Leicestershire mental health trust rated as ‘requires improvement’
The CQC has rated Leicestershire Partnership NHS Trust (LPT) as ‘requires improvement’ after an inspection found that services still weren’t fully safe, effective and responsive.
The trust, which provides community and mental health services across Leicestershire for people of all ages, had its hospital wards and community-based mental health services inspected by a team of specialists last November.
Inspectors found LPT to be ‘good’ for caring but identified far more problems at the trust, rating it as ‘requires improvement’ for being safe, effective, responsive and well-led.
The CQC’s deputy chief inspector of hospitals and mental health lead, Dr Paul Lelliott, said: “While progress had been made since our last inspection in 2015, the trust had not done enough to ensure it was providing services that were fully safe, effective and responsive.

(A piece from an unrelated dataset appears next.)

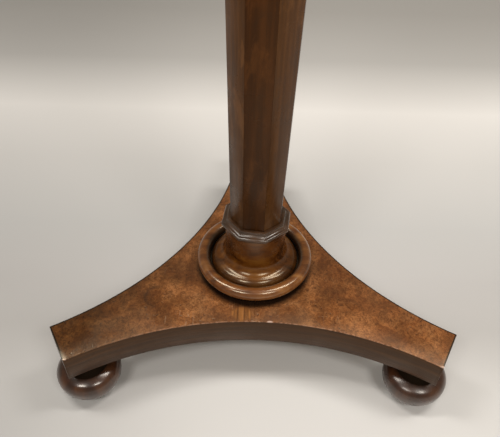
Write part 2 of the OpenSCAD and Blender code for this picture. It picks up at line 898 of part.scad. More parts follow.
top_board(middle_board_w / 2, far / 2);  // top_board_back
top_leaf(1);  // top_leaf_1
top_leaf(2);  // top_leaf_2
top_leaf(3);  // top_leaf_3
top_leaf(4);  // top_leaf_4
crossbanding();
top_rim(1);  // top_rim_1
top_rim(2);  // top_rim_2
top_rim(3);  // top_rim_3
top_rim(4);  // top_rim_4
catch_plate();
catch_case();
catch_bolt();
catch_knob();
catch_spring();
catch_screws();
strike_plate();
strike_screws();
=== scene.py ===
# %% [markdown]
# # A tilt-top occasional table
# The table's solids are already there, each in its place. This lesson gives them finer shapes and their
# finishes: burr walnut, plain walnut, dark turned wood, pine, mahogany, beech, brass and steel.
# The solids are loaded first, because every new piece takes its place from them.

# %% Load the solids
import json
import math
import bmesh
import bpy
from mathutils import Matrix, Vector

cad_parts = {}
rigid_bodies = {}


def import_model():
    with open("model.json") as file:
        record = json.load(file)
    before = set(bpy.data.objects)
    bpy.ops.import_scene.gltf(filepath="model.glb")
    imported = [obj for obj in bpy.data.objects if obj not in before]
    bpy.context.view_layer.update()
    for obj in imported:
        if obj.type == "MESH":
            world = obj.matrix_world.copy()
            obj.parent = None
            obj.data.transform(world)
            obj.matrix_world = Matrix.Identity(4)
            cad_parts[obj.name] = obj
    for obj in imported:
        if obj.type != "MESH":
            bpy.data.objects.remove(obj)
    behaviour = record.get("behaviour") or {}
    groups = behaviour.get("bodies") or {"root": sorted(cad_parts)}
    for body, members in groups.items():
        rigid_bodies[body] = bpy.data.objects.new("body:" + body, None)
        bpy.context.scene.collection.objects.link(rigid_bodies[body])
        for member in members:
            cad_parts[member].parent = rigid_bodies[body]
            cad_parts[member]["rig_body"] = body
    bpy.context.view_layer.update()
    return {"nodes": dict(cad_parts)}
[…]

“The trust leadership is aware of what it needs to do to bring about improvement in the areas identified. We will continue to monitor the trust and our inspectors will return at a later date to check on what progress has been made.”
During its inspection the CQC identified particular safety concerns regarding the risks of ligature points and poor lines of sight, a lack of essential emergency equipment and the trust’s lack of full compliance with same sex accommodation, informing the trust it must also improve its record keeping and medicines management.
Inspectors also found that patients’ dignity and privacy was not adequately protected with too few patients involved in their care planning and low staffing levels, especially specialists, leaving the child and adolescent mental health community team’s caseloads above the national recommended level.
However, the CQC praised the trust’s areas of good practice such as its triage care, and two innovative apps which helped younger people who have developed dementia and those with other mental health issues.
Dr Peter Miller, chief executive of LPT, called the CQC inspection “a point in time along [the trust’s] improvement journey”, saying that it had not highlighted anything the trust is not already actively addressing or has not planned to address, although many of the changes will take longer to embed.
“Despite our challenges, I am confident about the journey we are on, proud of our achievements so far, and committed to providing the best services for patients and their families,” Dr Miller said.
Jeffrey Worrall, NHS Improvement delivery and improvement director, recognised that there has been improvement at LPT since its last inspection, particularly regarding its safety protocols, and said that its staff work hard to deliver a “high-quality and caring” service.
“We will support the trust as they continually improve across all areas identified, and monitor delivery of their quality improvement action plan and efforts to improve the patient experience,” Worrell concluded.